Brusneva Island, also spelt on some maps as Brusnova Island (Russian: Остров Бруснева, Ostrov Brusneva), is a small island in the Laptev Sea, within the Bulunsky Ulus, which is in the Sakha Republic (Yakutia), Russia. It is located off the eastern side of the Lena delta in the Tiksi Bay, only 5 km ENE of Tiksi, which is the northernmost seaport[1] of Russia. Its length is 2.3 km and its maximum breadth less than 1 km.[2] It has an altitude of 63 metres, or 209 feet. It is generally considered to be difficult to access.[3]

Nearby cities and towns include Bykovskiy (19.4 nm), Bykovo (18.1 nm), Tuuru (22.0 nm) and Ary-Bykovskoye (28.4 nm) to the north as well as Polyarka (3.3 nm) and Sogo (7.5 nm) to the south. Nearby airports include the medium side Tiksi Airport (0.8 nm) which is north east of it, as well as the closed Tiksi West Air Base which is west of it (3 nm).[4]

Weather

Tiksi Bay, the area where Brusneva Island lies, is subject to severe Arctic weather with frequent gales and blizzards. The sea in the bay is frozen for about nine months every year.[2]

Population and Infrastructure

Some sources estimate that the population is 4557 people.[4] However, other sources state that there is no permanent population and that the only remarkable thing that remains on the island is a ship graveyard as a significant part of the settlement's population left after the collapse of the USSR.[5] Other than the shipwreck, there is also an active navigational lighthouse known as Ostrov Brusneva Light (ARLHS ASR-161). The lighthouse is a 10 metre, or 33 feet square cylindrical tower with a 105-ft focal plane.
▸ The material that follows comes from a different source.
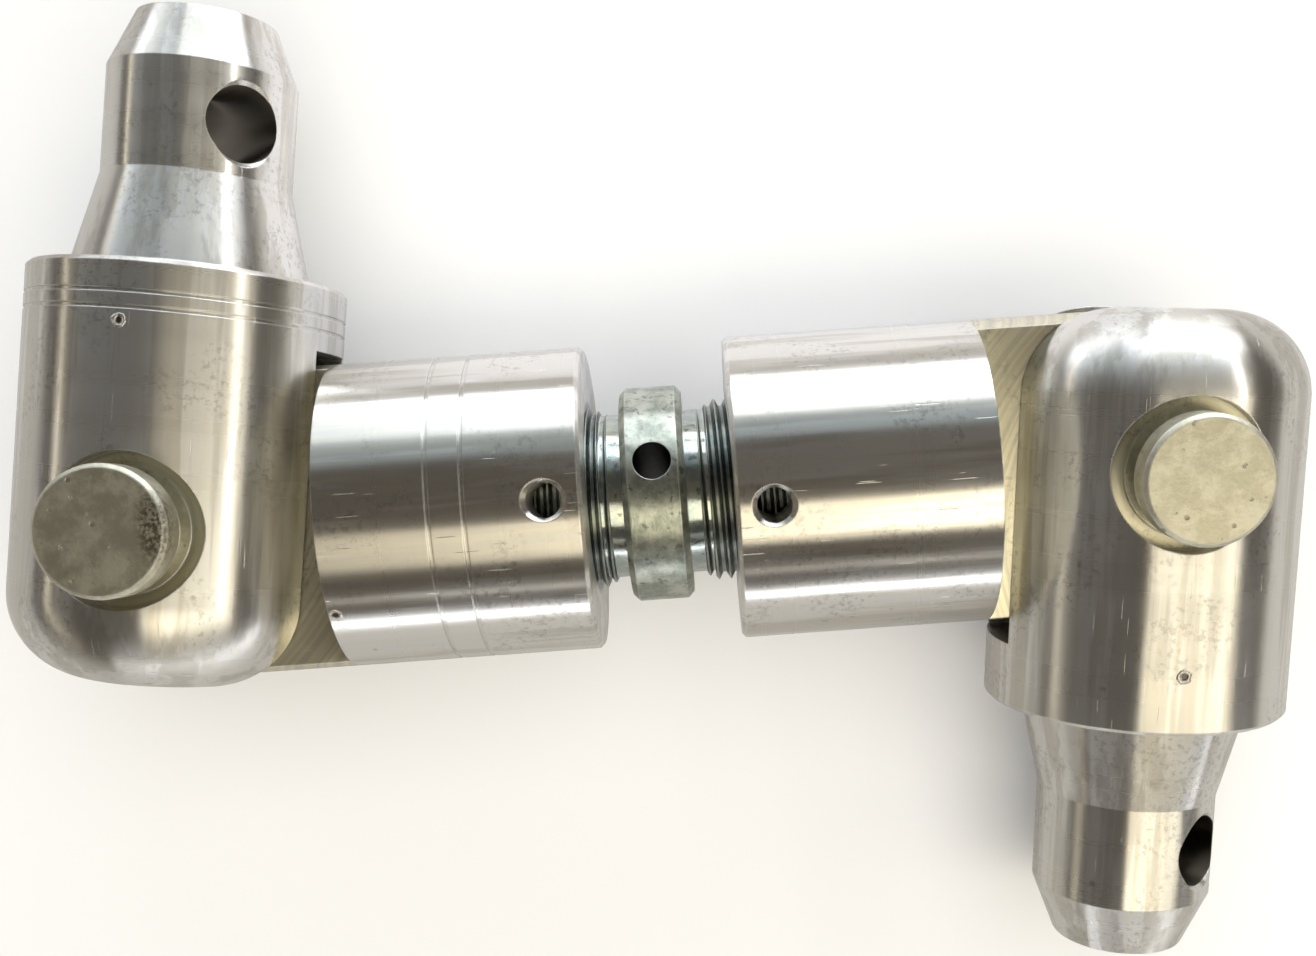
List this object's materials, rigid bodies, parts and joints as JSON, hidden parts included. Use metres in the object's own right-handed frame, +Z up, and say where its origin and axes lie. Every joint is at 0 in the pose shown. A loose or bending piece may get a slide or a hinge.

It has a white flash every 8 seconds.[6]

History

In August 1901 Russian Arctic ship Zarya headed across the Laptev Sea, searching for the legendary Sannikov Land (Zemlya Sannikova) but was soon blocked by floating pack ice in the New Siberian Islands. During 1902 the attempts to reach Sannikov Land continued while Zarya was trapped in fast ice. Leaving the ship, Russian Arctic explorer Baron Eduard Toll and three companions vanished forever in November 1902 while travelling away from Bennett Island towards the south on loose ice floes. After its ordeal in the ice, a badly-leaking Zarya was finally moored close to Brusneva Island in Bukhta Tiksi, never to leave the place again. The remaining members of the expedition returned to Saint Petersburg, while Captain Matisen went to Yakutsk.[7]

The island of Brusneva was named after Russian Engineer M. I. Brusnev (Mikhail Ivanovich Brusnev), a member of the Russian Arctic Expedition, and was named in 1903 by the commander of the Russian arctic schooner "Zarya", F. A. Matisen (Fyodor Andreyevich Matisen). Brusnev led one of the two search parties that were dispatched in the spring of 1903 in order to search for ill-fated Russian Arctic explorer Baron Eduard Toll. Brusnev and his search party, searched the shores of the New Siberian Islands and a compiled detailed map of the island of New Siberia, while the other search party, led by Aleksandr Kolchak travelled by whaleboat to Bennett Island. Brusnev found the remains of a mammoth in the island of New Siberia during his unfruitful search for Eduard Toll.[8] An obelisk was erected on the island for him.[9]

In the 21st century, the Michurinsk Contest Group held one expedition to the island in 2015 and several more in the Soviet years.[10]